Фунтик сидел на кухне под стулом и, когда вошла Мария, обиженно отвернулся.
– Фуня, не обижайся, я его с пятнадцати лет люблю. Ты представляешь, выходит, я его ждала двадцать восемь лет!
Фунтик сделал вид, что прощает, вылез из-под стула и стал тереться о ноги Марии.
– Чай? Кофе? Мясо? – спросила она вошедшего в кухню Павла.
– Все! – отвечал тот, запахиваясь в явно короткий и непоправимо узкий белый махровый халат.
– Прости за мой халатик. Просто у нас в доме нет мужчин, а когда приезжает доктор Франсуа, он привозит свой.
– А кто это? Что-то знакомое.
– Врач губернатора Тунизии. Такой крупный, в очках, лингвист.
– Что-то припоминаю. А сколько лет ты прожила в Тунисе?
– Во второй раз с тридцать четвертого по сорок пятый. Почти одиннадцать лет. А после войны живу здесь. Слушай, а мы даже не выпили за встречу. Не до этого было. Но сейчас надо выпить. Грех не выпить. У меня в кладовке есть хорошее вино с собственных виноградников.
Бутылка, которую принесла Мария, была подернута слоем пыли, как и полагалось хорошему вину.
Павел откупорил бутылку красного сухого вина, разлил его в поданные Марией большие бокалы.
– Пусть вино подышит, – сказала она.
– Конечно. У меня нет своих виноградников, но я знаю, что вино должно подышать. У моей Кати есть виноградники, у младшей. Ты ее помнишь?
– Конечно.
– Так вот, у моей младшенькой и виноградники, и неоглядные земли, сотни тысяч овец, табуны лошадей… Она семнадцати лет выскочила замуж за аргентинца, единственного сынка крупного латифундиста.
– А как старшая, Таня?
– С нами, в Штатах. Муж клерк, четверо детей. А у Кати детей нет, Бог не дал.
– У меня тоже, – сказала после непродолжительной паузы Мария.
– После того как в двадцать четвертом году Франция признала новую Россию – СССР и на эскадре спустили Андреевский флаг, в Тунисе мне делать было нечего. Мы уехали к Петру Михайловичу в Америку, к тому времени он там успел осмотреться.

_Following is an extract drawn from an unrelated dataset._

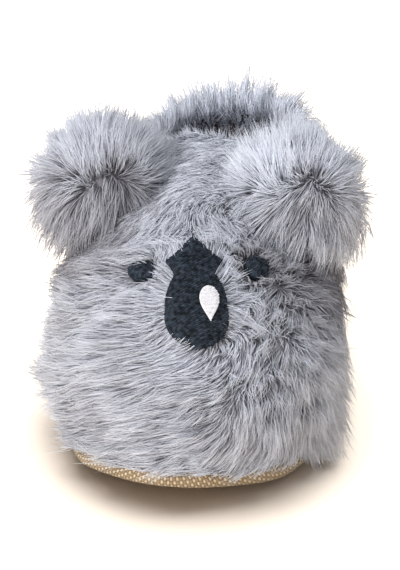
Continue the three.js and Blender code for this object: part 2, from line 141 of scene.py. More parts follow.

– А я у него заиграла бинокль. До сих пор у меня как память о тебе.
– Спасибо, – сказал Павел. – Полгода я болтался в Штатах без дела, потом работал у Сикорского, а потом занялся своими изобретениями, разработал свой оригинальный тип стиральной машины. Взял небольшой кредит для порядка, а для дела заложил кой-какие Дарьины висюльки, и начал я с мастерской, а к двадцать девятому году, к кризису, у меня уже был маленький заводик. Стирать люди не перестали и в кризис, так что я кое-как продержался до лучших времен. Потом взял патент на свою кофемолку – вот тут была удача. А настоящие деньги ко мне пришли, когда накануне войны я получил заказ от военного министерства на солдатские термосы и фляги на пояс. То, что я бывший адмирал, сыграло свою роль, военные ко мне прониклись. На мелочовке делаются большие деньги, на простых вещах, нужных сотням тысяч людей.